At the beginning of July I was unexpectedly offered a job in another area of the country which I could not turn down and I am taking the post later this month. The removal van is booked and I will have the keys for my new flat next week.
I immediately asked my landlady if I can finish my contract early, acknowledging that I will have to pay rent until a new tenant is found, but she has declined stating that I must honour my contract and either pay for the full twelve months or continue to pay monthly until April next year. She said that she has paid her agent a fee for the twelve months and will lose money if I leave.
I feel that she is being unreasonable. I have been a good tenant, never missed my rent and kept the flat immaculate. Is she right to deny my request and if so has she potentially cost me rent by not advertising the flat for a new tenant?
I have good news and bad news for you Adam. First:
The bad news
A fixed term tenancy agreement is a binding contract and there is unfortunately case law which confirms that a landlord does not have to ‘mitigate his losses’ if a tenant wants to end the tenancy and move out early.
The case in question involved commercial premises and it is possible that if a similar case arose today about a residential tenancy, the Court might find differently. But at the moment it is the authority.
So the landlord is not at fault for refusing to advertise for a new tenant for you. She has after all performed her part of the contract in making the property available for you to live in. She is entitled to expect that you comply with your part of the contract by paying the rent.
The good news
However, if you find a tenant yourself and offer to pay for all the expenses involved in changing the tenancy such as referencing, then you are in a much stronger position.
The Office of Fair Trading has stated (in its guidance on unfair terms in tenancy agreements) that it is unfair to refuse to allow a tenant to assign the tenancy (after the first three months) in those circumstances.

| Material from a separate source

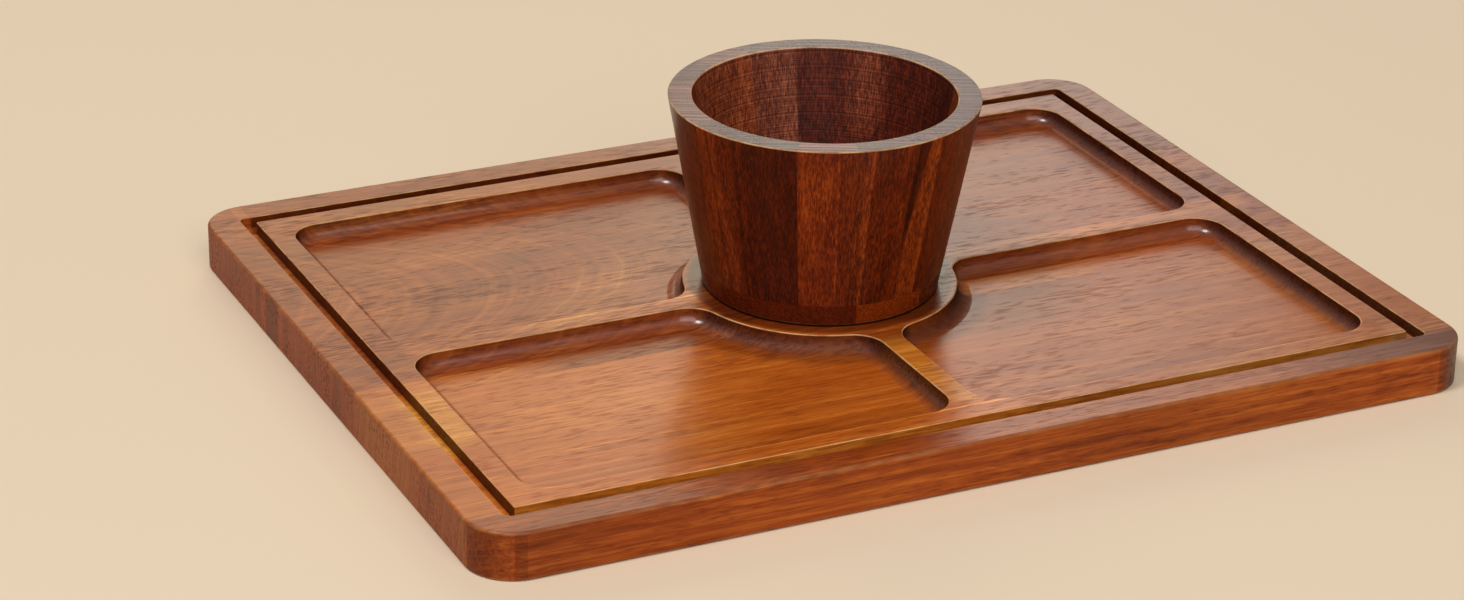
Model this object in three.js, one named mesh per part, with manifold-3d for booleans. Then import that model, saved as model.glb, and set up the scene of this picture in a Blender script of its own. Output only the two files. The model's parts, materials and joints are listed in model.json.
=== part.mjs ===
// Chip and dip server: an edge-glued hardwood board with four compartments and a juice groove,
// and a separate coopered dip bowl that stands on the round platform in the board's middle.
// Millimetres, +Z up. The origin is the middle of the board's underside, the long side runs
// along X, and -Y is the front.
import * as THREE from "three";
import { mergeVertices } from "three/addons/utils/BufferGeometryUtils.js";
import Module from "manifold-3d";

// ---- driving dimensions: board
const BOARD_LENGTH = 400;
const BOARD_WIDTH = 306;
const BOARD_THICKNESS = 18.6;
const BOARD_CORNER_RADIUS = 18;
const BOARD_EDGE_EASE = 1.2;

const RIM_WIDTH = 13.4; // from the board's edge to the juice groove
const GROOVE_WIDTH = 5.4;
const GROOVE_DEPTH = 4.8;
const GROOVE_CUTTER_RADIUS = GROOVE_WIDTH / 2; // the outer corners keep the cutter's radius

// ---- driving dimensions: compartments
const COMPARTMENT_DEPTH = 6.5;
const COVE_RADIUS = 6; // where the walls run into the floor
const COMPARTMENT_CORNER_RADIUS = 12;
const SIDE_MARGIN = 9.2; // panel left between the groove and a compartment, left and right
const FRONT_MARGIN = 8.8;
const BACK_MARGIN = 10.8;
const DIVIDER_WIDTH = 9.3; // the ribs between neighbouring compartments
const PLATFORM_RADIUS = 53;
const PLATFORM_Y = -2.85; // the ribs cross, and the platform is centred, just in front of the middle

// ---- driving dimensions: bowl
const BOWL_HEIGHT = 76;
const BOWL_RIM_RADIUS = 59.5;
const BOWL_FOOT_RADIUS = 45.4;
const BOWL_WALL = 9.1; // measured level, at the rim
const BOWL_RIM_EASE = 0.6;
const BOWL_FOOT_EASE = 1.2;
const BASE_THICKNESS = 8.8; // the glued-up disc under the staves
const FLOOR_HEIGHT = 7.8; // the inside is turned a little way into the base disc
const INSIDE_COVE_RADIUS = 6;
const STAVE_COUNT = 16;
const FIRST_STAVE_ANGLE = 8.4; // degrees from +X to the joint where the first stave starts
const BASE_GRAIN_ANGLE = -117; // degrees from +X to the way the base strips run

// ---- glue-ups: the joints across each glued panel, from one side to the other
const BOARD_JOINTS_Y = [-137.5, -28];
const BASE_JOINTS = [-10.3, 13.7, 37.7]; // across the base disc's grain, from its middle
const GLUE_LINE = 0.1; // a bonded joint, and the hair line under the standing bowl

// ---- how finely round shapes are divided
const CORNER_SEGMENTS = 8;
const COVE_SEGMENTS = 4;
const EASE_SEGMENTS = 2;
const PLATFORM_SEGMENTS = 12;
const SEGMENTS_PER_STAVE = 8;

const CLEAR = 5; // how far a cutter reaches past what it cuts

const wasm = await Module();
wasm.setup();

// ---------------------------------------------------------------- solids

// A closed three.js geometry as a manifold-3d solid.
function toSolid(geometry) {
  const bare = geometry.clone();
  bare.deleteAttribute("normal");
  bare.deleteAttribute("uv");
  const merged = mergeVertices(bare, 1e-4);
  return new wasm.Manifold(
    new wasm.Mesh({
      numProp: 3,
      vertProperties: merged.attributes.position.array,
      triVerts: new Uint32Array(merged.index.array),
    }),
  );
}

// A solid back as a flat-shaded geometry.
function toGeometry(solid) {
  const { vertProperties, triVerts } = solid.getMesh();
  const indexed = new THREE.BufferGeometry()
    .setAttribute("position", new THREE.BufferAttribute(vertProperties, 3))
    .setIndex(new THREE.BufferAttribute(triVerts, 1));
  const geometry = indexed.toNonIndexed();
  geometry.computeVertexNormals();
  return geometry;
}

// A straight extrusion along +Z, from bottom to top.
function prism(shape, bottom, top) {
  const geometry = new THREE.ExtrudeGeometry(shape, {
    depth: top - bottom,
    bevelEnabled: false,
    curveSegments: CORNER_SEGMENTS,
  });
  return toSolid(geometry.translate(0, 0, bottom));
}

// The same with both its end edges rounded by radius, inside the shape's outline.
function roundedPrism(shape, bottom, top, radius, segments) {
  const geometry = new THREE.ExtrudeGeometry(shape, {
    depth: top - bottom - 2 * radius,
    bevelThickness: radius,
    bevelSize: radius,
    bevelOffset: -radius,
    bevelSegments: segments,
    curveSegments: CORNER_SEGMENTS,
  });
  return toSolid(geometry.translate(0, 0, bottom + radius));
}

// A turned solid about +Z. The profile is [radius, height] pairs, upwards along the outside.
function turned(profile) {
  const segments = STAVE_COUNT * SEGMENTS_PER_STAVE;
  const points = profile.map(([radius, height]) => new THREE.Vector2(radius, height));
  const geometry = new THREE.LatheGeometry(points, segments);
  geometry.rotateX(Math.PI / 2);
  // Every stave joint falls in the middle of a facet.
  const facet = 360 / segments;
  return toSolid(geometry.rotateZ(radians(FIRST_STAVE_ANGLE + facet / 2 - 90)));
}

function radians(degrees) {
  return (degrees * Math.PI) / 180;
}

// Points on an arc about centre, without its first one.
function arcPoints(centre, radius, from, to, segments) {
  return Array.from({ length: segments }, (_, i) => {
    const angle = from + ((to - from) * (i + 1)) / segments;
    return [centre[0] + radius * Math.cos(angle), centre[1] + radius * Math.sin(angle)];
  });
}

// ---------------------------------------------------------------- outlines

// A rectangle about the origin with round corners.
function roundedRectangle(length, width, radius) {
  const x = length / 2 - radius;
  const y = width / 2 - radius;
  const shape = new THREE.Shape();
  shape.absarc(x, y, radius, 0, Math.PI / 2);
  shape.absarc(-x, y, radius, Math.PI / 2, Math.PI);
  shape.absarc(-x, -y, radius, Math.PI, 1.5 * Math.PI);
  shape.absarc(x, -y, radius, 1.5 * Math.PI, 2 * Math.PI);
  shape.closePath();
  return shape;
}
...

So I suggest that you find a new tenant to take your place.
If the landlord refuses unreasonably to accept the new tenant, you can then threaten in turn to assign the tenancy saying that any clause in your tenancy agreement prohibiting assignment is (in default of their being a procedure for you to end early on finding a new tenant and paying any associated costs) void and unenforceable.
If you just leave
If you just move out and do not arrange for new tenant to take your place, note that the landlord is fully entitled to claim the rent from you until the end of the fixed term and to sue you if you don’t pay it.
However the landlord is NOT entitled to have all the rent paid up front – she is only entitled to have it on a month by month basis – as she would get it if you were living there.
Note also though that if she uses the property herself she may be deemed to have accepted a surrender as discussed in this case on Nearly Legal.